Advancing Rheometer Performance: Faster, More Accurate Material Characterization With the Waters TA Instruments ARES-G3™ Rheometer

insights from industryAlina Latshaw Ph.D. Product ManagerWaters Corporation, Materials Sciences Division

In this interview, AZoMaterials speaks with Alina Latshaw, Product Manager at Waters Corporation, about innovations in rheometer technology and the launch of the ARES-G3^™ Rheometer, designed to accelerate material characterization and improve data accuracy for advanced research applications.

Can you please introduce yourself and your role at Waters Corporation?

I am a member of the product management team within the Materials Sciences Division at Waters Corporation. I have been with the company for around 12 years and have a chemical engineering background. Over time, I have developed a strong passion for rheology and product development, leading me to focus on advancing innovative measurement technologies in this field.

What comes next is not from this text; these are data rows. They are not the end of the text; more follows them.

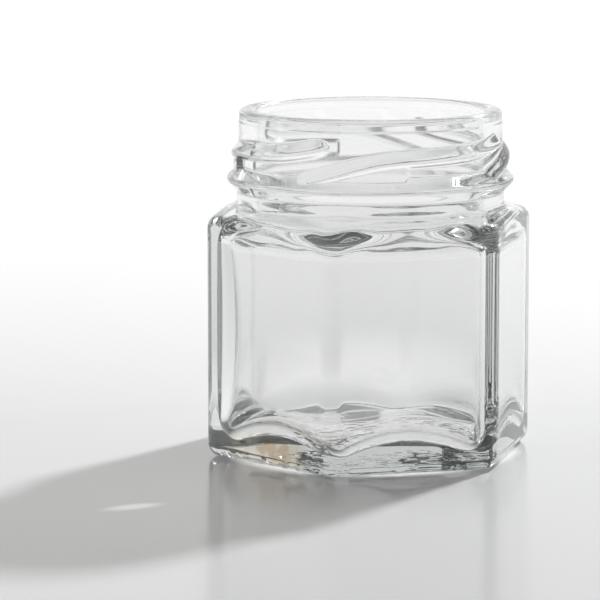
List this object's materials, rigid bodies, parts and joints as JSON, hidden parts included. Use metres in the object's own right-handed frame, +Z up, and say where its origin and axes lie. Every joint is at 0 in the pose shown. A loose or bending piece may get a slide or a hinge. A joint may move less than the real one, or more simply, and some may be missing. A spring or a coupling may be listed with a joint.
{
  "type": "hexagonal glass jar",
  "caption": "Small six-sided clear glass preserve jar with sloping shoulders, a thick base and a twist-off lug neck; empty and without its lid.",
  "frame": {"origin": "middle of the base, on the plane that the jar stands on", "axes": "+Z up along the axis of the neck; two opposite flats face +Y and -Y, and two opposite upright corners lie on the X axis"},
  "size_m": [0.0496, 0.0438, 0.0512],
  "materials": {
    "glass": "clear, smooth, fire-polished"
  },
  "bodies": {
    "root": {"glass_jar": "glass"}
  },
  "joints": []
}
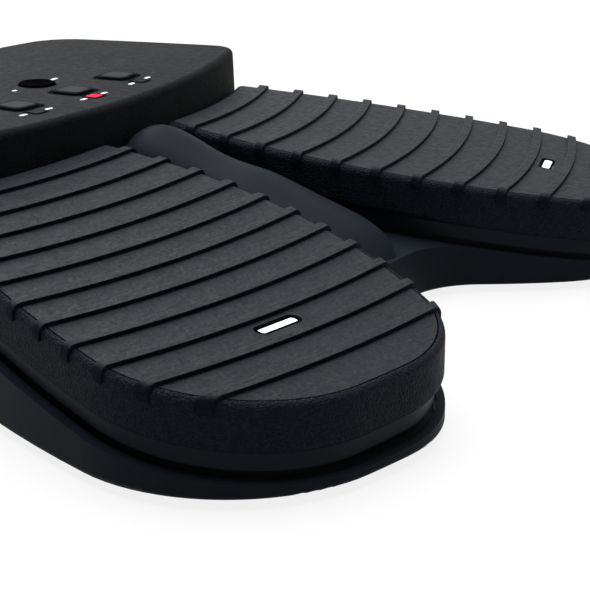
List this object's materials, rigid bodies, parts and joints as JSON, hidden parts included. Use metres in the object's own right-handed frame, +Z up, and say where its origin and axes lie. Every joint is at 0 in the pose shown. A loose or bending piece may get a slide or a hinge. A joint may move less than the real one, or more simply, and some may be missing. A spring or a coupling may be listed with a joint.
{
  "type": "page turner pedal",
  "caption": "Low floor unit with ribbed foot pedals side by side, hinged under a raised control pod with push keys and indicator windows.",
  "frame": {"origin": "middle of the underside's outline, on the floor that the rubber feet stand on", "axes": "+X to the right as seen from the pedal tips, -Y towards the pedal tips, +Z up"},
  "size_m": [0.223, 0.1892, 0.0464],
  "materials": {
    "housing": "smooth satin black",
    "plate": "fine matte black",
    "cover": "fine-grained dark grey",
    "shell": "grained blue-black",
    "tread": "matt dark grey",
    "frame": "smooth satin black",
    "light_bar": "clear white",
    "window": "clear, unlit",
    "lit_window": "clear, lit pink-red",
    "key": "matt grey",
    "round_key": "satin black",
    "plunger": "matt black",
    "board": "green solder mask",
    "switch": "matt black",
    "chip": "clear white",
    "screen_can": "tinned steel",
    "holder": "matt black",
    "cell": "plain sleeve",
    "foot": "matt black",
    "screw": "plated",
    "steel": "plain steel",
    "spring": "spring steel",
    "magnet": "nickel plated"
  },
  "bodies": {
    "base": {"base_housing": "housing", "bottom_plate": "plate", "pod_cover": "cover", "centre_window": "lit_window", "side_windows": "window", "control_board": "board", "key_switches": "switch", "indicator_chips": "chip", "main_board": "board", "radio_module": "screen_can", "usb_socket": "screen_can", "cell_holder": "holder", "cells": "cell", "cell_contacts": "screen_can", "feet": "foot", "housing_screws": "screw", "short_screws": "screw", "right_hinge_bracket": "steel", "right_hinge_pin": "steel", "right_rest_pads": "foot", "right_return_spring": "spring", "right_bumper": "foot", "right_pedal_sensor": "board", "left_hinge_bracket": "steel", "left_hinge_pin": "steel", "left_rest_pads": "foot", "left_return_spring": "spring", "left_bumper": "foot", "left_pedal_sensor": "board"},
    "right_pedal": {"right_pedal_shell": "shell", "right_pedal_tread": "tread", "right_pedal_frame": "frame", "right_light_bar": "light_bar", "right_light_board": "board", "right_light_board_screws": "screw", "right_magnet": "magnet"},
    "left_pedal": {"left_pedal_shell": "shell", "left_pedal_tread": "tread", "left_pedal_frame": "frame", "left_light_bar": "light_bar", "left_light_board": "board", "left_light_board_screws": "screw", "left_magnet": "magnet"},
    "round_button": {"round_key": "round_key", "round_plunger": "plunger"},
    "left_button": {"left_key": "key", "left_plunger": "plunger"},
    "centre_button": {"centre_key": "key", "centre_plunger": "plunger"},
    "right_button": {"right_key": "key", "right_plunger": "plunger"},
    "cell_cover": {"cell_door": "plate"}
  },
  "joints": [
    {"name": "right_pedal_hinge", "type": "hinge", "parent": "base", "child": "right_pedal", "pos_m": [0.03805, 0.03237, 0.02], "axis": [0.9195, 0.3931, 0], "range_deg": [0, 0.9], "stiffness_Nm_per_rad": 15, "springref_deg": -1.72, "deforming": ["right_return_spring"]},
    {"name": "left_pedal_hinge", "type": "hinge", "parent": "base", "child": "left_pedal", "pos_m": [-0.03805, 0.03237, 0.02], "axis": [0.9195, -0.3931, 0], "range_deg": [0, 0.9], "stiffness_Nm_per_rad": 15, "springref_deg": -1.72, "deforming": ["left_return_spring"]},
    {"name": "round_press", "type": "slide", "parent": "base", "child": "round_button", "axis": [0, 0, -1], "range_m": [0, 0.00035], "stiffness_N_per_m": 400, "springref_m": -0.0005},
    {"name": "left_press", "type": "slide", "parent": "base", "child": "left_button", "axis": [0, 0, -1], "range_m": [0, 0.00035], "stiffness_N_per_m": 400, "springref_m": -0.0005},
    {"name": "centre_press", "type": "slide", "parent": "base", "child": "centre_button", "axis": [0, 0, -1], "range_m": [0, 0.00035], "stiffness_N_per_m": 400, "springref_m": -0.0005},
    {"name": "right_press", "type": "slide", "parent": "base", "child": "right_button", "axis": [0, 0, -1], "range_m": [0, 0.00035], "stiffness_N_per_m": 400, "springref_m": -0.0005},
    {"name": "cell_door_hinge", "type": "hinge", "parent": "base", "child": "cell_cover", "pos_m": [0, 0.05876, 0.002], "axis": [-1, 0, 0], "range_deg": [0, 75]}
  ]
}
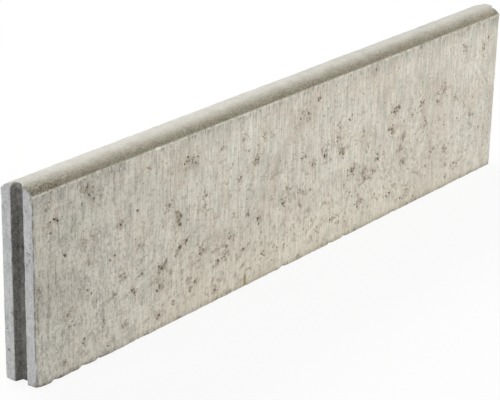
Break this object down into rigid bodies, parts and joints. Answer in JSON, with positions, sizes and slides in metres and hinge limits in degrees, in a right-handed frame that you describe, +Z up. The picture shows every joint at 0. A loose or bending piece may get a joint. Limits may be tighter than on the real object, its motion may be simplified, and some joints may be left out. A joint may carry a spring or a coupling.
{
  "type": "concrete kerb stone",
  "caption": "Long thin concrete kerb stone for edging a lawn, with a rounded crown, a groove in one end face and a matching tongue on the other.",
  "frame": {"origin": "on the ground, at the middle of the foot, halfway between the two end faces", "axes": "+X along the row of stones towards the tongue, +Y through the thickness away from the front face, +Z up to the crown"},
  "size_m": [1.0085, 0.05, 0.25],
  "materials": {
    "concrete": "pale grey-beige precast concrete, streaked and pitted, matt"
  },
  "bodies": {
    "root": {"kerb_stone": "concrete"}
  },
  "joints": []
}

What is the ARES-G3^™ Rheometer, and what makes it a significant addition to your portfolio?

The ARES-G3^™ Rheometer is the newest flagship instrument within our rheology portfolio. It is designed to deliver high-performance measurements with significantly faster testing capabilities. With innovations such as fast frequency chirps and improved data acquisition, the system enables users to obtain high-quality, high-resolution data much more efficiently, supporting advanced material characterization and accelerating development workflows.

What scientific or analytical challenges led to the development of this rheometer?

One of the key challenges we identified was the bottleneck in material characterization labs, particularly for polymer development and advanced materials. Researchers often face long testing times, which slow down product development cycles. These delays limit how quickly teams can generate the data they need to make decisions, ultimately impacting time-to-market for new materials.

How does the ARES-G3^™ Rheometer address these challenges?

The ARES-G3^™ addresses these challenges through innovations such as fast-frequency chirps and high-speed data acquisition. These capabilities allow users to capture transient behaviors and transitions that were previously difficult or impossible to observe. With data acquisition rates of up to 25,000 points per second, users can gain deeper insights into material behavior in a fraction of the time required by traditional methods.

Can you explain what fast frequency chirps are and why they are important?

Fast-frequency chirps are a relatively new innovation in rheology. They allow users to gather long-term material behavior data much more quickly than conventional methods. Instead of running extended tests over several hours, users can now obtain equivalent insights in significantly less time, enabling up to 80 % faster testing while still maintaining high data quality.

Where do the biggest workflow bottlenecks typically occur in rheological testing?

The primary bottlenecks are in the measurement and analysis stages. Traditionally, a single test could take anywhere from six to eight hours, which limits throughput to just one or two tests per day. With the ARES-G3^™, users can run multiple tests in a single day, increasing productivity and enabling faster decision-making across development teams.

Image Credits: TA Instruments 

What is the core technology behind the ARES-G3^™, and how does it improve performance?

The system builds on our established, separate-motor transducer technology, which is fundamental to delivering high data accuracy with fewer corrections. This is combined with improved electronics, superior temperature and atmospheric control, and fast frequency chirps. Together, these elements provide precision and speed, ensuring reliable and reproducible results.

How does the user workflow look from sample loading to data analysis?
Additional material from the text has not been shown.